## [Exercise details]
Without altering anything, output the material below.

>> START

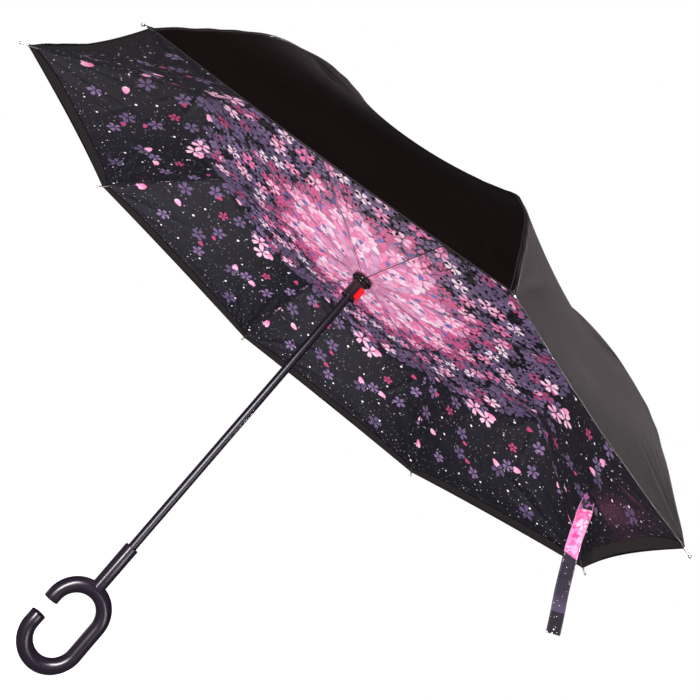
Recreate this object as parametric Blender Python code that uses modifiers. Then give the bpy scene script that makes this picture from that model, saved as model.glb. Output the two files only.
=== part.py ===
"""Inverted stick umbrella, open, with a double canopy and a C-shaped handle.

Metres, Z up, the shaft on the Z axis. The origin is the middle of the grip.
Heights of the frame are given above the rim plane, which RIM_Z places.
"""

import math

import bmesh
import bpy
import numpy as np
from mathutils import Matrix, Vector

# Canopy
RIM_Z = 0.5045  # the plane of the eight corners, above the grip's middle
TIP_R = 0.525
RIB_COUNT = 8
PANELS_PER_GORE = 4
CLOTH_T = 0.0008
CLOTH_RISE = 0.00088  # the same thickness, measured upwards on a slope
# The outer canopy's ridge over a rib, as shares of the tip radius: (radius, height).
RIDGE_SHARES = (
    (0.0108, 0.3955),
    (0.12, 0.392),
    (0.25, 0.386),
    (0.38, 0.377),
    (0.486, 0.362),
    (0.55, 0.345),
    (0.605, 0.325),
    (0.666, 0.297),
    (0.711, 0.270),
    (0.761, 0.240),
    (0.816, 0.198),
    (0.862, 0.153),
    (0.905, 0.108),
    (0.945, 0.064),
    (0.978, 0.028),
    (1.0, 0.0),
)
CROWN_Z = RIDGE_SHARES[0][1] * TIP_R
# How far a gore's middle dips inwards, as a share of its width, at these shares of the tip radius.
DIP_AT_SHARES = (0.0, 0.30, 0.55, 0.80, 0.92, 1.0)
DIP_SHARES = (0.0, 0.12, 0.080, 0.036, 0.028, 0.0215)
HEM_BACK = 0.0185  # from the corner's radius in to the edge of the turned-in hem

# Inner canopy: its hub and its knee, as shares of the tip radius
KNEE_SHARE = 0.6286
KNEE_RISE_SHARE = 0.217
HUB_RISE_SHARE = 0.1642
KNEE_R = KNEE_SHARE * TIP_R
KNEE_Z = KNEE_RISE_SHARE * TIP_R
INNER_HUB_Z = HUB_RISE_SHARE * TIP_R
INNER_HOLE_R = 0.0086
INNER_HUB_SHARES = (0.0, 0.129, 0.347, 0.564, 0.782, 1.0)
INNER_EDGE_BACK = 0.0166  # from the corner's radius in to the cloth's edge, which laps the hem
INNER_OUT_SHARES = (0.28, 0.55, 0.82, 0.972)  # of the way from the knee to the hem's edge
INNER_LIFT = 0.00145
INNER_LIFT_SHARES = (0.0, 0.0, 0.14, 0.93, 1.0)
INNER_DROP_SHARE = 0.04  # how far a gore's middle hangs below the knee, per width

# Rib linkage, in the rib's own plane: (radius, height above the rim plane)
LOWER_HINGE_R = 0.0145
LOWER_HINGE_RISE = 0.0068  # above the inner canopy's hub
UPPER_HINGE_R = 0.0130
UPPER_HINGE_DROP = 0.0196  # below the outer canopy's crown
EYE_BEFORE_KNEE = 0.0250
EYE_OVER_KNEE = 0.0056
EYE_LEAN = 0.0050  # the upper eye is this much nearer the shaft than the lower one
EYE_UNDER_RIDGE = 0.0110
LOWER_HINGE = (LOWER_HINGE_R, INNER_HUB_Z + LOWER_HINGE_RISE)
UPPER_HINGE = (UPPER_HINGE_R, CROWN_Z - UPPER_HINGE_DROP)
LOWER_EYE = (KNEE_R - EYE_BEFORE_KNEE, KNEE_Z + EYE_OVER_KNEE)
UPPER_EYE_R = LOWER_EYE[0] - EYE_LEAN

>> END

## [Answer to the problem]
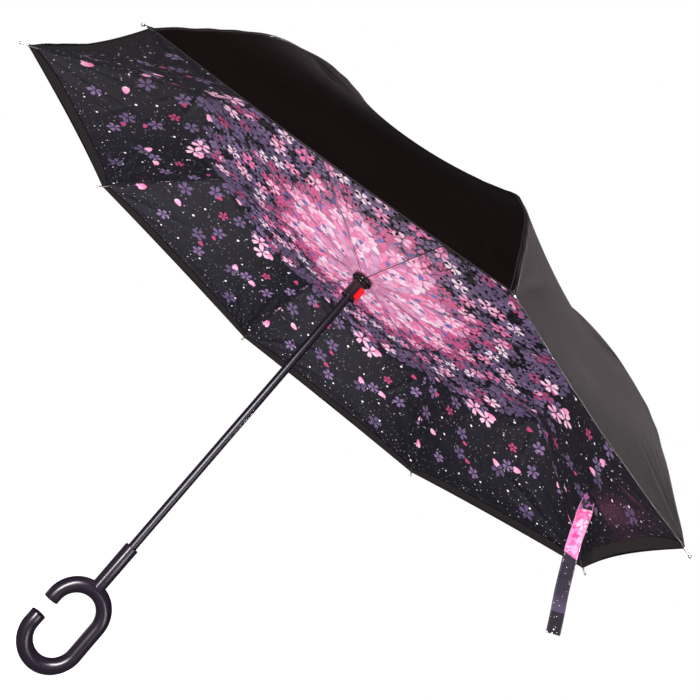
Recreate this object as parametric Blender Python code that uses modifiers. Then give the bpy scene script that makes this picture from that model, saved as model.glb. Output the two files only.
=== part.py ===
"""Inverted stick umbrella, open, with a double canopy and a C-shaped handle.

Metres, Z up, the shaft on the Z axis. The origin is the middle of the grip.
Heights of the frame are given above the rim plane, which RIM_Z places.
"""

import math

import bmesh
import bpy
import numpy as np
from mathutils import Matrix, Vector

# Canopy
RIM_Z = 0.5045  # the plane of the eight corners, above the grip's middle
TIP_R = 0.525
RIB_COUNT = 8
PANELS_PER_GORE = 4
CLOTH_T = 0.0008
CLOTH_RISE = 0.00088  # the same thickness, measured upwards on a slope
# The outer canopy's ridge over a rib, as shares of the tip radius: (radius, height).
RIDGE_SHARES = (
    (0.0108, 0.3955),
    (0.12, 0.392),
    (0.25, 0.386),
    (0.38, 0.377),
    (0.486, 0.362),
    (0.55, 0.345),
    (0.605, 0.325),
    (0.666, 0.297),
    (0.711, 0.270),
    (0.761, 0.240),
    (0.816, 0.198),
    (0.862, 0.153),
    (0.905, 0.108),
    (0.945, 0.064),
    (0.978, 0.028),
    (1.0, 0.0),
)
CROWN_Z = RIDGE_SHARES[0][1] * TIP_R
# How far a gore's middle dips inwards, as a share of its width, at these shares of the tip radius.
DIP_AT_SHARES = (0.0, 0.30, 0.55, 0.80, 0.92, 1.0)
DIP_SHARES = (0.0, 0.12, 0.080, 0.036, 0.028, 0.0215)
HEM_BACK = 0.0185  # from the corner's radius in to the edge of the turned-in hem

# Inner canopy: its hub and its knee, as shares of the tip radius
KNEE_SHARE = 0.6286
KNEE_RISE_SHARE = 0.217
HUB_RISE_SHARE = 0.1642
KNEE_R = KNEE_SHARE * TIP_R
KNEE_Z = KNEE_RISE_SHARE * TIP_R
INNER_HUB_Z = HUB_RISE_SHARE * TIP_R
INNER_HOLE_R = 0.0086
INNER_HUB_SHARES = (0.0, 0.129, 0.347, 0.564, 0.782, 1.0)
INNER_EDGE_BACK = 0.0166  # from the corner's radius in to the cloth's edge, which laps the hem
INNER_OUT_SHARES = (0.28, 0.55, 0.82, 0.972)  # of the way from the knee to the hem's edge
INNER_LIFT = 0.00145
INNER_LIFT_SHARES = (0.0, 0.0, 0.14, 0.93, 1.0)
INNER_DROP_SHARE = 0.04  # how far a gore's middle hangs below the knee, per width

# Rib linkage, in the rib's own plane: (radius, height above the rim plane)
LOWER_HINGE_R = 0.0145
LOWER_HINGE_RISE = 0.0068  # above the inner canopy's hub
UPPER_HINGE_R = 0.0130
UPPER_HINGE_DROP = 0.0196  # below the outer canopy's crown
EYE_BEFORE_KNEE = 0.0250
EYE_OVER_KNEE = 0.0056
EYE_LEAN = 0.0050  # the upper eye is this much nearer the shaft than the lower one
EYE_UNDER_RIDGE = 0.0110
LOWER_HINGE = (LOWER_HINGE_R, INNER_HUB_Z + LOWER_HINGE_RISE)
UPPER_HINGE = (UPPER_HINGE_R, CROWN_Z - UPPER_HINGE_DROP)
LOWER_EYE = (KNEE_R - EYE_BEFORE_KNEE, KNEE_Z + EYE_OVER_KNEE)
UPPER_EYE_R = LOWER_EYE[0] - EYE_LEAN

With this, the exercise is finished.